During the week in which the Conference was in session at the
Parliament Houses, important and informing papers on various aspects
of Land Value Taxation and Free Trade movement throughout the world
were read and discussed, as may be seen from our more detailed "Diary
of the Proceedings." The Danish, Swedish, British, French, German
and American points of view were all represented. A paper by Lawson
Purdy of New York on " Land Value Taxation in the United States"
was particularly notable.
Ceremony at the Liberty Memorial
No review of the Conference would be complete without reference to
the great outdoor ceremony in the streets of Copenhagen, incident to
the placing in the name of the Conference and of the Congress of
Housemen (Small Holders) of a floral garland at the base of the
historic Liberty Column which stands in one of the city's busiest
public thoroughfares. This dramatic event, according to extensive
newspaper reports, seemed to strike the imagination of the people of
Denmark. The monument was erected about 1792 to commemorate the
emancipation of the peasants of Denmark from a virtual serfdom imposed
on them by a cruel system of landlordism. Public traffic was excluded
from the square by the police while the delegates to the Housemen's
Congress and those from the Georgeist Conference marched to the
monument to take part in the ceremony, for which a great crowd had
assembled. There the President of the Conference handed the floral
wreath to Anna George de Mille, the daughter of Henry George, who
placed it at the foot of the granite column, amid immense applause,
while women members of the Conference bore the national flags of all
the countries represented at the demonstration. It was an inspiring
sight. The laying of the garland and the flags, which was under the
able management of Mr. F. Folke, president of the Danish Henry George
Union, was followed by appropriate addresses by President Hennessy and
Andrew MacLaren, M.P., in English; by Ove Rode, M.P., and Ole Hansen,
M.P., in Danish; Sam Meyer in French; H. Peus, President of the Anhalt
Diet, in German; and Mrs. Harbou, Hoff, member of the Copenhagen
Magistracy, speaking both in English and Danish. During intervals in
the speech-making; the Housemen sang some of their uplifting and
beautiful songs.
Tour of Denmark
After the sessions in Copenhagen, meetings attended by a large number
of the Conference members were held in Odense, at the Housemen's High
School where Mr. Jakob E Lange, translator of
Progress and Poverty, is the distinguished principal. Then
followed a series of meetings in Jutland, fully reported in the local
newspapers, in which among others Mr. Andrew MacLaren, M.P., Messrs.

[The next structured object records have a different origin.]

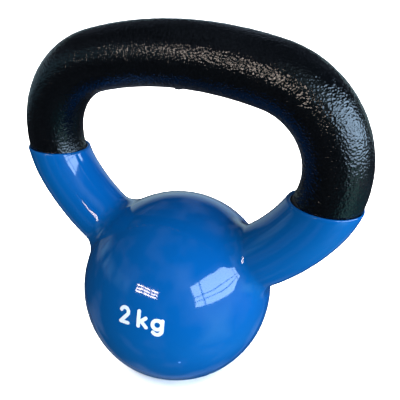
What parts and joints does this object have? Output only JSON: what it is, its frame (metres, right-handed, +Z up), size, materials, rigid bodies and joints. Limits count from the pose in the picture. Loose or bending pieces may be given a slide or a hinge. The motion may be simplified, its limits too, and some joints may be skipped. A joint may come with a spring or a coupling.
{
  "type": "kettlebell",
  "caption": "Small kettlebell: round iron ball with a flat foot and a wide looped handle, dipped in glossy vinyl up to the horns, with a black textured grip.",
  "frame": {"origin": "middle of the flat foot, on the surface that the bell stands on", "axes": "+Z up through the ball and the middle of the handle; X along the grip; the printed front faces -Y"},
  "size_m": [0.1303, 0.0746, 0.1312],
  "materials": {
    "cast_iron": "as-cast grey iron, hidden under the enamel and the vinyl",
    "black_enamel": "glossy black enamel with a fine hammered texture",
    "blue_vinyl": "smooth glossy blue dipped vinyl",
    "white_ink": "white printed ink, satin"
  },
  "bodies": {
    "root": {"cast_iron_body": "cast_iron", "handle_enamel": "black_enamel", "vinyl_jacket": "blue_vinyl", "weight_mark": "white_ink"}
  },
  "joints": []
}
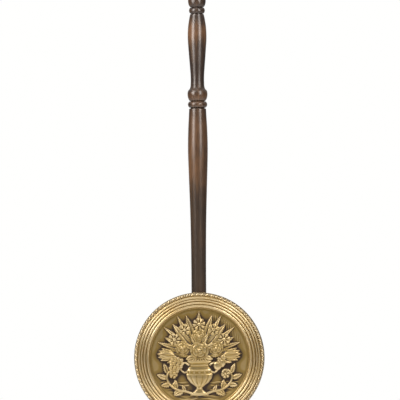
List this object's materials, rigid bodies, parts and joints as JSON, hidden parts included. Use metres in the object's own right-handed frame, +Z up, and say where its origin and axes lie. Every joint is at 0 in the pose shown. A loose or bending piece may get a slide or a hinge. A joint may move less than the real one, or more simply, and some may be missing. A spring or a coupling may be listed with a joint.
{
  "type": "bed warming pan",
  "caption": "Bed warming pan: a shallow round brass pan with a hinged lid in relief, on a long handle of turned wood with a hanging eye.",
  "frame": {"origin": "centre of the hanging eye's hole, on the handle's axis", "axes": "+Z up along the handle, +Y from the lid back through the pan to its flat base, +X to the right of a viewer who faces the lid"},
  "size_m": [0.254, 0.0749, 0.9396],
  "materials": {
    "lid_brass": "polished, with dark patina in the hollows",
    "pan_brass": "satin, aged",
    "fittings_brass": "satin, aged",
    "walnut": "dark walnut stain under satin varnish",
    "steel": "dull grey"
  },
  "bodies": {
    "pan_and_handle": {"pan_bowl": "pan_brass", "rim_wire": "steel", "pan_hinge_leaf": "pan_brass", "hinge_pin": "steel", "handle_socket": "fittings_brass", "socket_rivet_1": "fittings_brass", "socket_rivet_2": "fittings_brass", "socket_rivet_3": "fittings_brass", "socket_rivet_4": "fittings_brass", "handle_bolt": "steel", "bolt_washer": "fittings_brass", "lower_shaft": "walnut", "middle_grip": "walnut", "top_finial": "walnut", "lower_stud": "steel", "upper_stud": "steel", "eye_collar": "fittings_brass", "hanging_eye": "fittings_brass"},
    "lid": {"lid_shell": "lid_brass", "lid_hinge_leaf": "fittings_brass", "lid_rivet_1": "fittings_brass", "lid_rivet_2": "fittings_brass"}
  },
  "joints": [
    {"name": "lid_hinge", "type": "hinge", "parent": "pan_and_handle", "child": "lid", "pos_m": [0, -0.0238, -0.6776], "axis": [-1, 0, 0], "range_deg": [0, 110]}
  ]
}
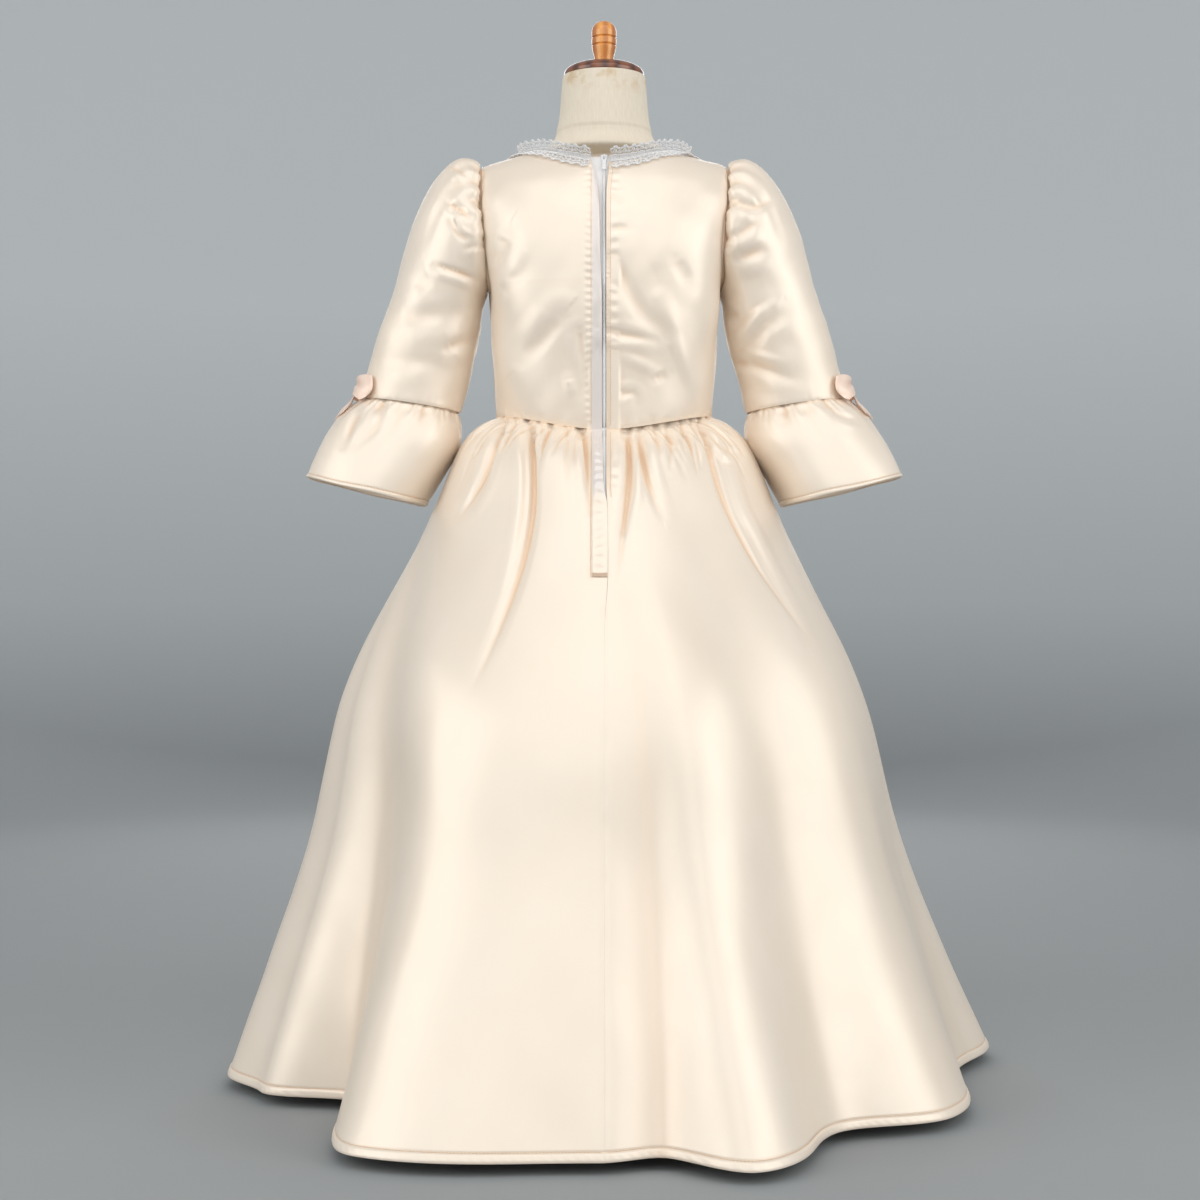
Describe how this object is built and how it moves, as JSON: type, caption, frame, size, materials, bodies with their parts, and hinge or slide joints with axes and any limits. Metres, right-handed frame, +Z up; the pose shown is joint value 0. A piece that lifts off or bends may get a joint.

A. Barteld, M.P. and A. Paletta, and the tireless Mr. Folke took a
prominent part. The press certainly made the most of the visit in that
part of Denmark, as in Copenhagen.
The press interview with the President and others, including Mrs.
Anna de Mille, Miss Colbron and Mr. MacLaren, added materially to the
success of the Conference in all the extraordinary publicity it
enjoyed.
Conference Resolutions
Chief among the decisions of the Conference was the adoption by
unanimous vote of an address, reported by the Resolutions Committee of
which Ashley Mitchell of England was Chairman, to be transmitted to
the Council and the Assembly of the League of Nations at Geneva.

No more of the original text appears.